▶ **What the task asks**:
Look through the material below and copy exactly the lines from the line with "Keep writing the FreeCAD" to the line with "return web.fuse(solid_rod(radius, start, end, side_x", those two lines included.
──────── Task data
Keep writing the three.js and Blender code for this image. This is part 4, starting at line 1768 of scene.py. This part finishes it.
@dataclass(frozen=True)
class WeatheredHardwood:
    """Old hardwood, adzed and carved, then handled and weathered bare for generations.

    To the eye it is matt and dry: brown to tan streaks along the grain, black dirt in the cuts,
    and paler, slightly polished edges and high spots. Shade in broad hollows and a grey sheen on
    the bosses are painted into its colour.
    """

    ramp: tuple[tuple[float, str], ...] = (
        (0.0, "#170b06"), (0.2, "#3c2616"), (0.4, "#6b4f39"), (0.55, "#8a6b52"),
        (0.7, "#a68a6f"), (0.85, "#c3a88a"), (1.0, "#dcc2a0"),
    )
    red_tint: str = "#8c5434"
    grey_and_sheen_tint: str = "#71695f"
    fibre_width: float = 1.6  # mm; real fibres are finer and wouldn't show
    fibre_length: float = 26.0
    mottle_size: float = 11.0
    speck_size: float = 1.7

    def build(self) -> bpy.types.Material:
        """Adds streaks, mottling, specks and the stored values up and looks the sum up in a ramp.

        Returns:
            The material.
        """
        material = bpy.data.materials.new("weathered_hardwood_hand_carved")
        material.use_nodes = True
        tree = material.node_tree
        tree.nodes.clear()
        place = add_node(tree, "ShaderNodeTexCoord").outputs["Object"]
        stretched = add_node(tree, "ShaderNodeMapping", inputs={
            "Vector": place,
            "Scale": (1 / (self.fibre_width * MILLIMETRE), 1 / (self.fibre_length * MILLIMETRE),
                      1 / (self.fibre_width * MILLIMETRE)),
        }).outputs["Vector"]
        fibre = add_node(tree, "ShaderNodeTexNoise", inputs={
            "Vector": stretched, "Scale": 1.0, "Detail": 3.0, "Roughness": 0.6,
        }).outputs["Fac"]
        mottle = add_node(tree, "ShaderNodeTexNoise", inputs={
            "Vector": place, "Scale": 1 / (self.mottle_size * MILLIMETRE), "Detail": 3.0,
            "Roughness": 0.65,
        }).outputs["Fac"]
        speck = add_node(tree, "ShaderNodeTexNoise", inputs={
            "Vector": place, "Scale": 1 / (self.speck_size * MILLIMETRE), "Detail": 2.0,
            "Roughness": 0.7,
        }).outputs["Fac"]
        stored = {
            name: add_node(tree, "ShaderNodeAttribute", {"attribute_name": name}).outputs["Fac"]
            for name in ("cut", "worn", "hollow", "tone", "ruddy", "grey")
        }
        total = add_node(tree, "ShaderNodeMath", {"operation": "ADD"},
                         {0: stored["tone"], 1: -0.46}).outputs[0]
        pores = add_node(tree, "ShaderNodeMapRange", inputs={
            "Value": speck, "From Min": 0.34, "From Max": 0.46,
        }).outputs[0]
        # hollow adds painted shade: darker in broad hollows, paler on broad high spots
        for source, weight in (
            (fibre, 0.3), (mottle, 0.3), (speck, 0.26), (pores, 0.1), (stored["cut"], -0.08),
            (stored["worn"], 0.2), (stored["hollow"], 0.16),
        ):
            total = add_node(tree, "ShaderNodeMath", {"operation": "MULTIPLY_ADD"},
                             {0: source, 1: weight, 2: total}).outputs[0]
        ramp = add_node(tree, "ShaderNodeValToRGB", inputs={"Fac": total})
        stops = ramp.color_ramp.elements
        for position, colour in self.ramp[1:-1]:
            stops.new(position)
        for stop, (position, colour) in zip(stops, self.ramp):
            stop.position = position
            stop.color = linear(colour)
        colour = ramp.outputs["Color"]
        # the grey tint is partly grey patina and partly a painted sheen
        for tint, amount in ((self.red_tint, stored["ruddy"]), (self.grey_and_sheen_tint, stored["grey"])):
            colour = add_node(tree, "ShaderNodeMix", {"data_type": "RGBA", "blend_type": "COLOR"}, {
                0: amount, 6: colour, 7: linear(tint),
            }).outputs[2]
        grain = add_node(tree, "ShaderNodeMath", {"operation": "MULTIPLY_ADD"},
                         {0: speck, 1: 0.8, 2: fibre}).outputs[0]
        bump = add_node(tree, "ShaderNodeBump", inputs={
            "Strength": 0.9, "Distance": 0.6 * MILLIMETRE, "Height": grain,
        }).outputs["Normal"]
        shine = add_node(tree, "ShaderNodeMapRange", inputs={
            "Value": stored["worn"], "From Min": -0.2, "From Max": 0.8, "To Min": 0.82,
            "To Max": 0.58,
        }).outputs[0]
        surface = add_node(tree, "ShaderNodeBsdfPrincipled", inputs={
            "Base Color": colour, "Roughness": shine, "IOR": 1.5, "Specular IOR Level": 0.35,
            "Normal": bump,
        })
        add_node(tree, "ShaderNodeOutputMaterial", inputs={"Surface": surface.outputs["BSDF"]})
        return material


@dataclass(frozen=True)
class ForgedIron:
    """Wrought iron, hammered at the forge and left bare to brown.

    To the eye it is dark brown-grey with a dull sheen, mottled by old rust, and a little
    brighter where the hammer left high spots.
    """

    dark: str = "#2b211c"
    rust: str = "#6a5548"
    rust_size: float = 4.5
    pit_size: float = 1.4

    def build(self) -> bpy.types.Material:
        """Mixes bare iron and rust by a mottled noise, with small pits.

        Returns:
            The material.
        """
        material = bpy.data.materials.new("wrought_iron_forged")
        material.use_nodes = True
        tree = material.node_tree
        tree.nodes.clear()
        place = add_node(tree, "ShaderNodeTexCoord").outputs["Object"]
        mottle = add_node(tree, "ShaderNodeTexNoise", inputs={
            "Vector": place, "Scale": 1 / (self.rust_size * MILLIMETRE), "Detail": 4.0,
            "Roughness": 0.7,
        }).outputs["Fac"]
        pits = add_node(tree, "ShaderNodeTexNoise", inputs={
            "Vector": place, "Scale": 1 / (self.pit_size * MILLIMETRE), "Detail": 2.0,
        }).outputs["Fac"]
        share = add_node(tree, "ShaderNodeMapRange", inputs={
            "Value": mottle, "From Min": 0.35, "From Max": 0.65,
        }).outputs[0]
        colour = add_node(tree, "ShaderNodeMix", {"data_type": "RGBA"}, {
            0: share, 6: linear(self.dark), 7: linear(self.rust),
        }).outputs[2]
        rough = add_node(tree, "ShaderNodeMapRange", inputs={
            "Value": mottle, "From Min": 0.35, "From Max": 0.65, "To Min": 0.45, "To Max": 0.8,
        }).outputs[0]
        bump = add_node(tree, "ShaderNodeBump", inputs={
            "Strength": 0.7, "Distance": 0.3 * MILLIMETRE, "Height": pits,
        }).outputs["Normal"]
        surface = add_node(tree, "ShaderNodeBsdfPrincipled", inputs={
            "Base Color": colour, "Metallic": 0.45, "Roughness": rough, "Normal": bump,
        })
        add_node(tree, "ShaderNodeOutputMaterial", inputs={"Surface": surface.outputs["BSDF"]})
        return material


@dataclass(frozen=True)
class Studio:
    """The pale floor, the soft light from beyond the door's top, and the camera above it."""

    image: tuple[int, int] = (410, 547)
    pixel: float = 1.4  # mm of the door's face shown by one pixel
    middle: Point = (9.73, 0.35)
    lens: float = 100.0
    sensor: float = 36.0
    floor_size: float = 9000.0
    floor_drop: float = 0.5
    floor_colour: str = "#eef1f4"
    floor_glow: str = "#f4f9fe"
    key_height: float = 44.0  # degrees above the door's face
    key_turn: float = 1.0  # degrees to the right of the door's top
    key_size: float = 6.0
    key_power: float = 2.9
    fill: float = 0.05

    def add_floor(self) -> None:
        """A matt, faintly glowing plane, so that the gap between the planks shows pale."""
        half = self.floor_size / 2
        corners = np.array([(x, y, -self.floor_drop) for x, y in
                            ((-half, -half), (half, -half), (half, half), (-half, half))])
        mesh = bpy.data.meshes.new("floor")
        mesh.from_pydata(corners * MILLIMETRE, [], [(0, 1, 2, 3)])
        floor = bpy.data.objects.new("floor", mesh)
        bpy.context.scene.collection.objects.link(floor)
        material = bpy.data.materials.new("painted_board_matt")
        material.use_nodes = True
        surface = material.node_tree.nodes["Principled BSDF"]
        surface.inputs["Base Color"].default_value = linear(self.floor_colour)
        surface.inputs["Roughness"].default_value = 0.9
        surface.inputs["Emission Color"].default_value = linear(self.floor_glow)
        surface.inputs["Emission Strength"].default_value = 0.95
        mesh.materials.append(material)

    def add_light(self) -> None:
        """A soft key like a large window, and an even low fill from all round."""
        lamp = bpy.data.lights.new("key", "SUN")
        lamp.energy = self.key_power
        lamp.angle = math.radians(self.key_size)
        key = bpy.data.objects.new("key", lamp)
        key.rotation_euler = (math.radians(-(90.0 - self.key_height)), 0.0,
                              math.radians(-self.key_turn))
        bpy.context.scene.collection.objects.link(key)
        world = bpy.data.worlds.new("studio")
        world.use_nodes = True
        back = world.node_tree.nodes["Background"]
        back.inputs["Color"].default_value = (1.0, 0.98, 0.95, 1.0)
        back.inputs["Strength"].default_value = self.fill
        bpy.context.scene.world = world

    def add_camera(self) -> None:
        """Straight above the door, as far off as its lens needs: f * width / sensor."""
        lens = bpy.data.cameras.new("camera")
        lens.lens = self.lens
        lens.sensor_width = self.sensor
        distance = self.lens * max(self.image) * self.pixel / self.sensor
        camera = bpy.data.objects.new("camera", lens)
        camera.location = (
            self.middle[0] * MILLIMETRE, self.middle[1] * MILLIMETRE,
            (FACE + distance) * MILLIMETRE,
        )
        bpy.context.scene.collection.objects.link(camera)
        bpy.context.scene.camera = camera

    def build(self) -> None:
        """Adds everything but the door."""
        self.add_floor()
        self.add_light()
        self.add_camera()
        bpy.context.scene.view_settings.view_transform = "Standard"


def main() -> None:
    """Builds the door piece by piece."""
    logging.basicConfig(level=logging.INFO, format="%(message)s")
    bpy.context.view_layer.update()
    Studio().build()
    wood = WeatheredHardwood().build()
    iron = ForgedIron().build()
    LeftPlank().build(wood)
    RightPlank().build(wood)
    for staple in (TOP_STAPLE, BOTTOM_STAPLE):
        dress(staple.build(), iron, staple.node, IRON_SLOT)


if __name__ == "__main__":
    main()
────────────────
──────── Task data
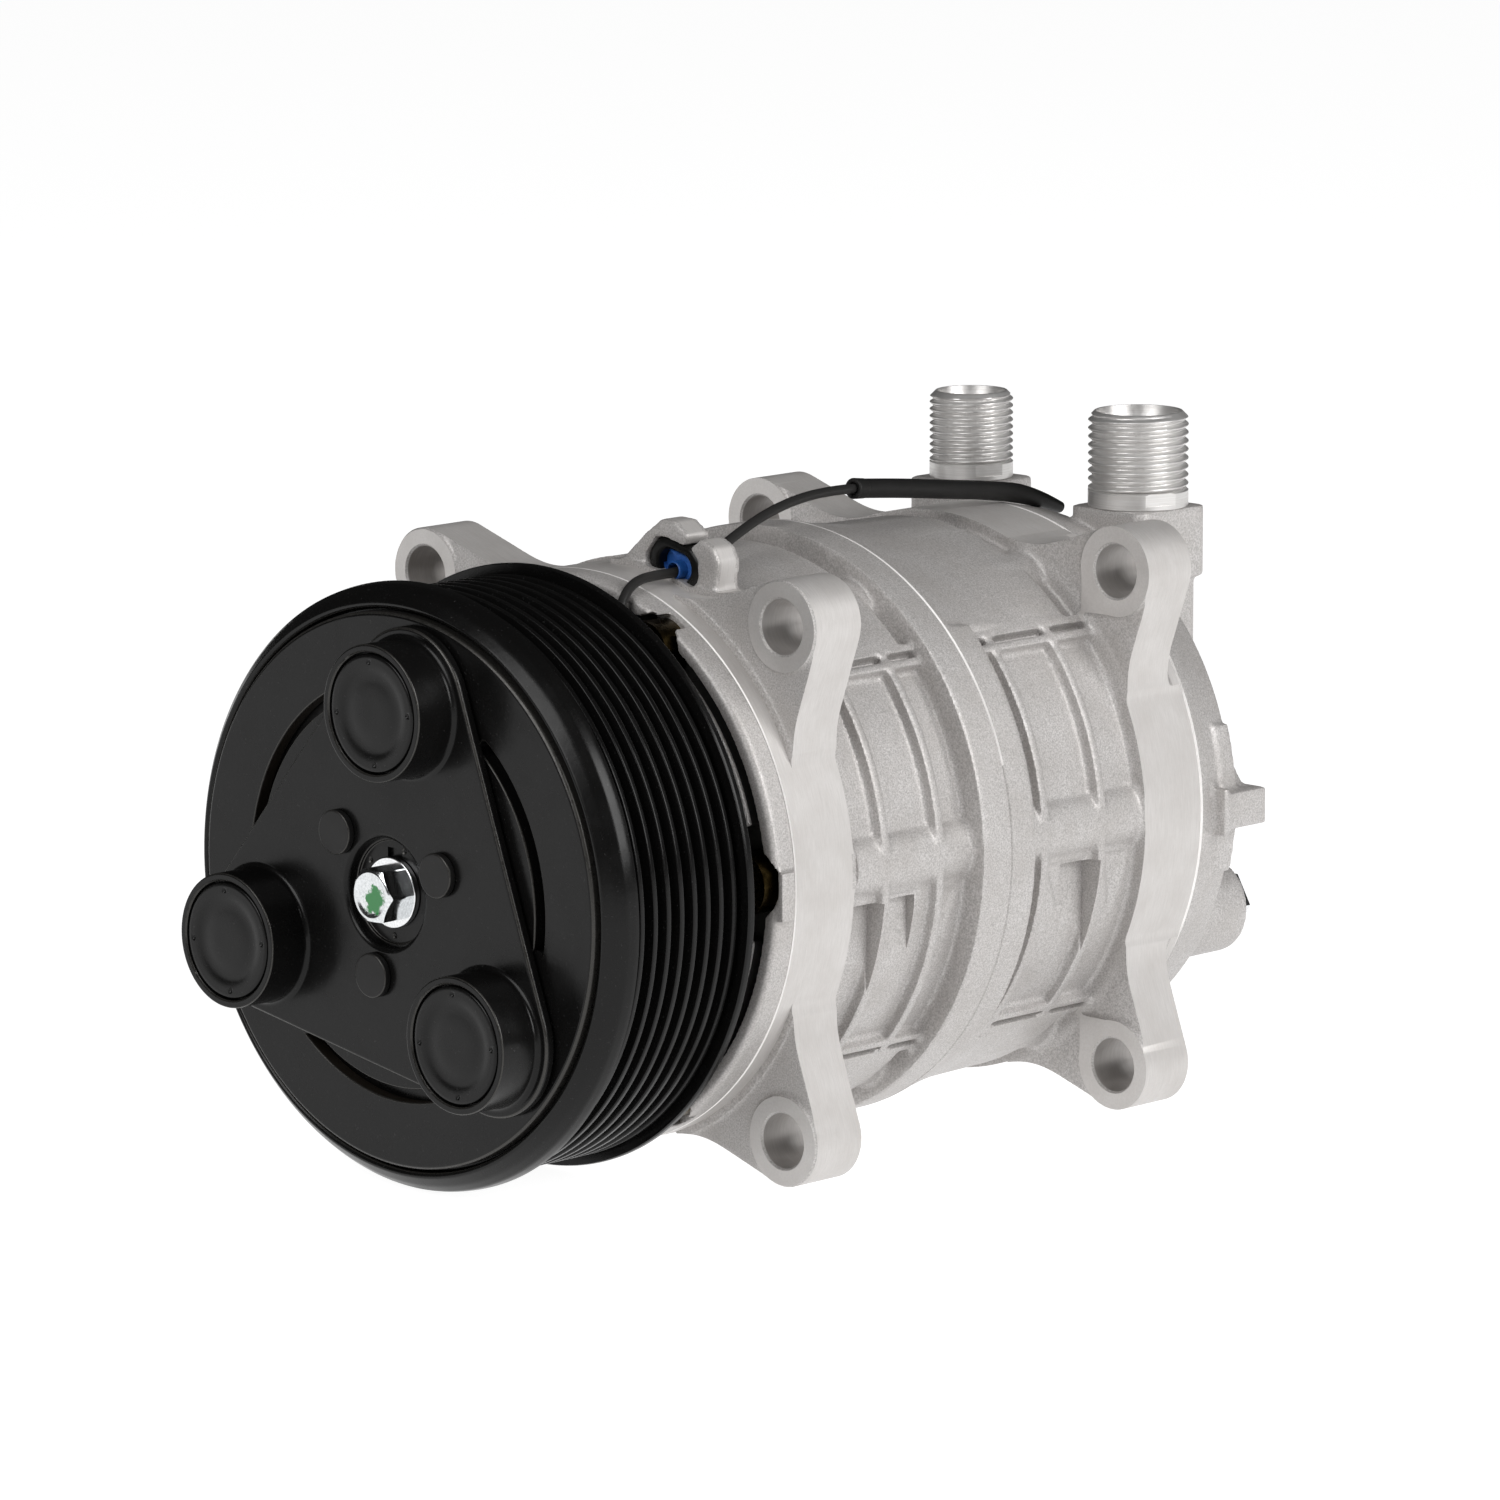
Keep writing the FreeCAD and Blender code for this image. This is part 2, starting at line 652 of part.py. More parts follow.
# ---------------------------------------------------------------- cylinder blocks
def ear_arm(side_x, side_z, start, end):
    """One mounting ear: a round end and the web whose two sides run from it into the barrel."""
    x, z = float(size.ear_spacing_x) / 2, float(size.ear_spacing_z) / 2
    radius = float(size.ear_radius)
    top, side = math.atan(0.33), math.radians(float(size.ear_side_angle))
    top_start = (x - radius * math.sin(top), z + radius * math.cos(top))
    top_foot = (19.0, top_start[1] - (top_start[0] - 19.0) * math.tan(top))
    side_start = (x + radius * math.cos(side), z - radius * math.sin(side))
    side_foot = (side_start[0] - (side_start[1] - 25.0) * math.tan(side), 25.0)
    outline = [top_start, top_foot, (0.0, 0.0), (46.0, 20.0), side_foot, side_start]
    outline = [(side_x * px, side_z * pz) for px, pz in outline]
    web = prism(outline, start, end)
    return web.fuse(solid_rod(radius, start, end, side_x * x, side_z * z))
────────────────
──────── Task data
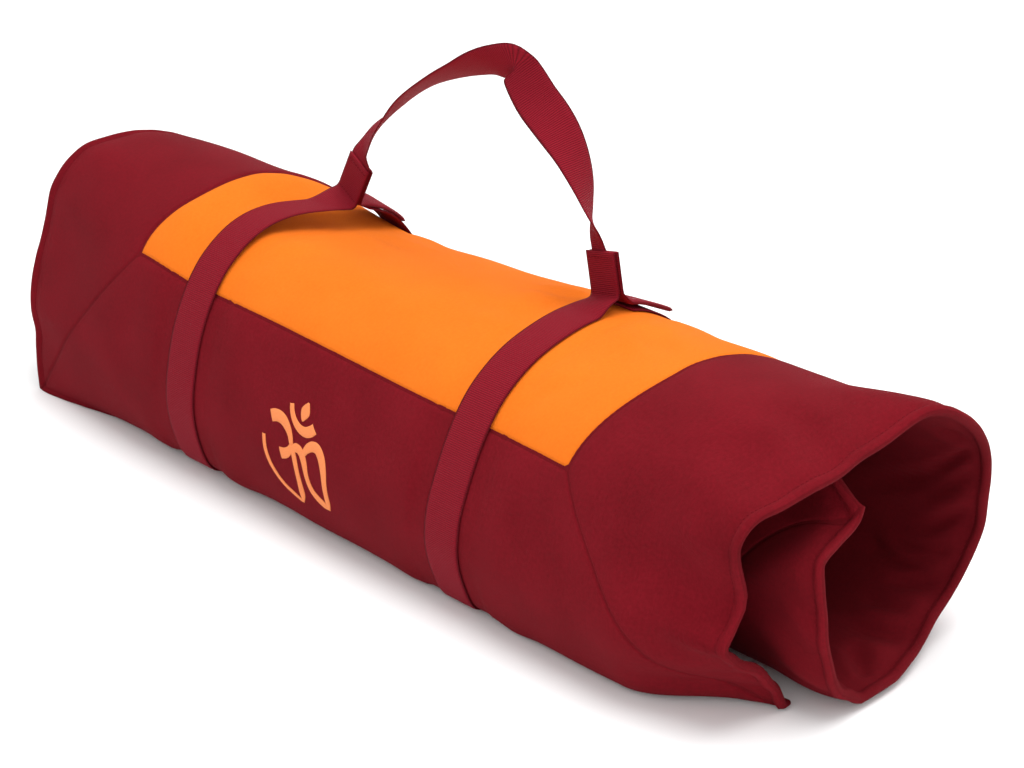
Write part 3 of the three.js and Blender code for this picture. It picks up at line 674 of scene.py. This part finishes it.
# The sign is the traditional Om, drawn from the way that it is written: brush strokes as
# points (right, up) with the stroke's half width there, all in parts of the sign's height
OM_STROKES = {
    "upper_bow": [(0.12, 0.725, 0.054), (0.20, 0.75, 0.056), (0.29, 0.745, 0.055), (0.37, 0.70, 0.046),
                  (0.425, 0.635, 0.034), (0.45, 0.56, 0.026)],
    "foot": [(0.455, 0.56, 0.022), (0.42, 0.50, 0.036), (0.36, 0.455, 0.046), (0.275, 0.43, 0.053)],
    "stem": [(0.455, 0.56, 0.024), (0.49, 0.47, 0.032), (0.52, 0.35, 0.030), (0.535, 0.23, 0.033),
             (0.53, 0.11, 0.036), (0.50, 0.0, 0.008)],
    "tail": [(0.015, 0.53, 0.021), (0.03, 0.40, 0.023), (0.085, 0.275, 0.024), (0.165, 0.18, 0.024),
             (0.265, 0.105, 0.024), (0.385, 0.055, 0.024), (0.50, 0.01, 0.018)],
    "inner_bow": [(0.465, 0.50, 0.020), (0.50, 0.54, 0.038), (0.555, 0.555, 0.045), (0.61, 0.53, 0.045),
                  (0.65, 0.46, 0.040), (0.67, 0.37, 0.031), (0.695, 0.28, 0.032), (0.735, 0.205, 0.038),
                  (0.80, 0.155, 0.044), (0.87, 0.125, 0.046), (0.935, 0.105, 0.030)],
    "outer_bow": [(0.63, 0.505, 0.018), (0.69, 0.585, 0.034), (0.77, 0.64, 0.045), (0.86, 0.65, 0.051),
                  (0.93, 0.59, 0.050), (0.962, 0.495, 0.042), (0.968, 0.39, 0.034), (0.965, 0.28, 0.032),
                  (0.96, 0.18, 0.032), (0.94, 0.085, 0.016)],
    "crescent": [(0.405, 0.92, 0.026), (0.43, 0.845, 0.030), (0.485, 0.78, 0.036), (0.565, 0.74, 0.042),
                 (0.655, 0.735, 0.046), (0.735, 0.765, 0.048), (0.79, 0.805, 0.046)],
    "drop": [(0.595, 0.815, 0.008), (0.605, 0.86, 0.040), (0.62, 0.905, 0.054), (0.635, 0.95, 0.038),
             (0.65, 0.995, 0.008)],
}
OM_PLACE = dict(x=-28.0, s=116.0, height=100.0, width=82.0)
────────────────
▶ **Response below**:
Keep writing the FreeCAD and Blender code for this image. This is part 2, starting at line 652 of part.py. More parts follow.
# ---------------------------------------------------------------- cylinder blocks
def ear_arm(side_x, side_z, start, end):
    """One mounting ear: a round end and the web whose two sides run from it into the barrel."""
    x, z = float(size.ear_spacing_x) / 2, float(size.ear_spacing_z) / 2
    radius = float(size.ear_radius)
    top, side = math.atan(0.33), math.radians(float(size.ear_side_angle))
    top_start = (x - radius * math.sin(top), z + radius * math.cos(top))
    top_foot = (19.0, top_start[1] - (top_start[0] - 19.0) * math.tan(top))
    side_start = (x + radius * math.cos(side), z - radius * math.sin(side))
    side_foot = (side_start[0] - (side_start[1] - 25.0) * math.tan(side), 25.0)
    outline = [top_start, top_foot, (0.0, 0.0), (46.0, 20.0), side_foot, side_start]
    outline = [(side_x * px, side_z * pz) for px, pz in outline]
    web = prism(outline, start, end)
    return web.fuse(solid_rod(radius, start, end, side_x * x, side_z * z))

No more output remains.